2. E’ competente il tribunale del luogo in cui ha la residenza il titolare del trattamento dei dati, come definito dall’articolo 4 del decreto legislativo 30 giugno 2003, n. 196.
3. Il ricorso avverso i provvedimenti del Garante per la protezione dei dati personali è proposto, a pena di inammissibilità, entro trenta giorni dalla data di comunicazione del provvedimento o dalla data del rigetto tacito, ovvero entro sessanta giorni se il ricorrente risiede all’estero.
4. L’efficacia esecutiva del provvedimento impugnato può essere sospesa secondo quanto previsto dall’articolo 5.
5. Se alla prima udienza il ricorrente non compare senza addurre alcun legittimo impedimento, il giudice dispone la cancellazione della causa dal ruolo e dichiara l’estinzione del processo, ponendo a carico del ricorrente le spese di giudizio.
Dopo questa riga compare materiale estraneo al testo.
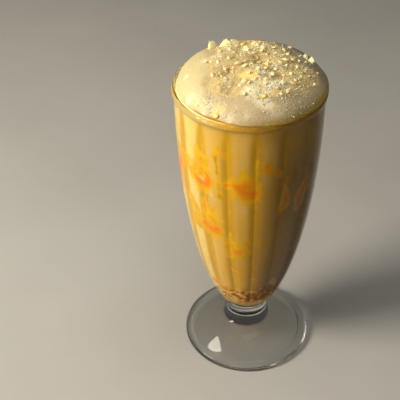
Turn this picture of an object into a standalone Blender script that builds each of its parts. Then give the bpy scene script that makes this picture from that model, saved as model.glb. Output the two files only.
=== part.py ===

6. La sentenza che definisce il giudizio non è appellabile e può prescrivere le misure necessarie anche in deroga al divieto di cui all’articolo 4 della legge 20 marzo 1865, n. 2248, allegato E), anche in relazione all’eventuale atto del soggetto pubblico titolare o responsabile dei dati, nonché il risarcimento del danno”.